As on March 31, 2025, the Company had 39 permanent employees on its payroll.

Details of significant changes in key financial ratios:

TV VISION LTD. (Standalone

Ratios Formula Used 2024-25 2023-24
Debtors Turnover Turnover Revenue from operations / Average Debtors 1.18 4.28
Inventory Turnover COGS / Average Inventory Turnover 0.00 0.00
Interest Coverage Ratio Earnings before Interest and Tax / Interest Expense (42.64) (23.07)
Current Ratio Current Assets / Current Liabilities 0.11 0.14
Debt Equity Ratio Debt / Equity (1.04) (1.36)
Operating Profit Margin (%) EBITDA / Revenue from operations (0.21) (0.10)
Net Profit Margin (%) PAT without exceptional items / Revenue from operations (0.50) (0.41)
Return on net worth (%) PAT without exceptional items / Total Equity 0.24 0.29

Interest Coverage Ratio: Loss for this financial year has increased which has resulted in the change of the ratio.

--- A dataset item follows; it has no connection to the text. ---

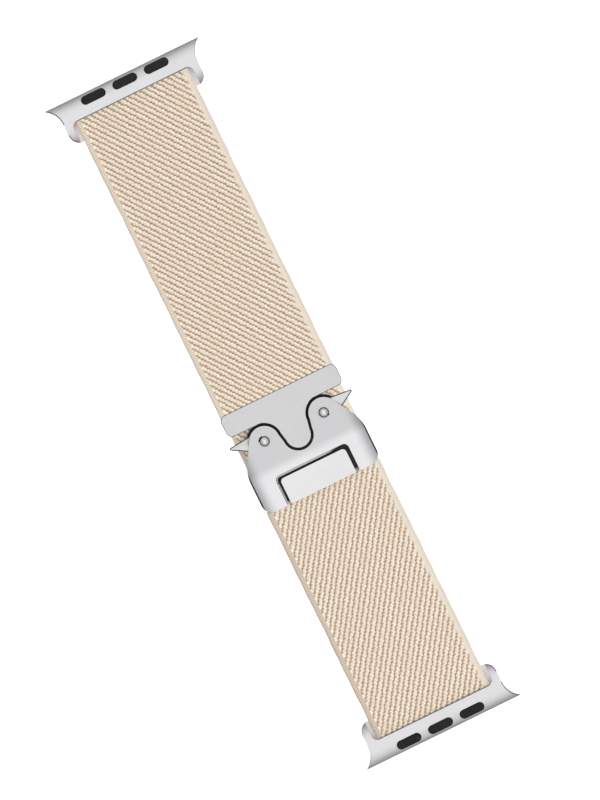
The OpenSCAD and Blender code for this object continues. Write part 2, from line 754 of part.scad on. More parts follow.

Debt Equity Ratio: The negative Other Equity has increased substantially compared to previous year due to losses during current and previous year.

Operating Profit Margin: The loss of the Company has increased as compared to previous year due to which there is a change in ratio.

Return on Net Worth: The return on Networth is negative, due to loss in current year & previous year, however since the numerator and denominator both are negative, the ratio is positive.

Note: Debt Equity Ratios has only long term loan from instructional as a debts.

Cautionary Statement

Statements in the Management Discussion and Analysis Report describing the Companys objectives, projections, estimates, expectations may be “forward-looking statement” within the meaning of applicable securities laws and regulations. Actual results could differ materially from those expressed or implied. Important factors that could make a difference to the Companys operations include economic conditions affecting demand/supply and price conditions in the domestic and overseas markets in which the Company operates, changes in the Government regulations, tax laws and other statutes and other incidental factors.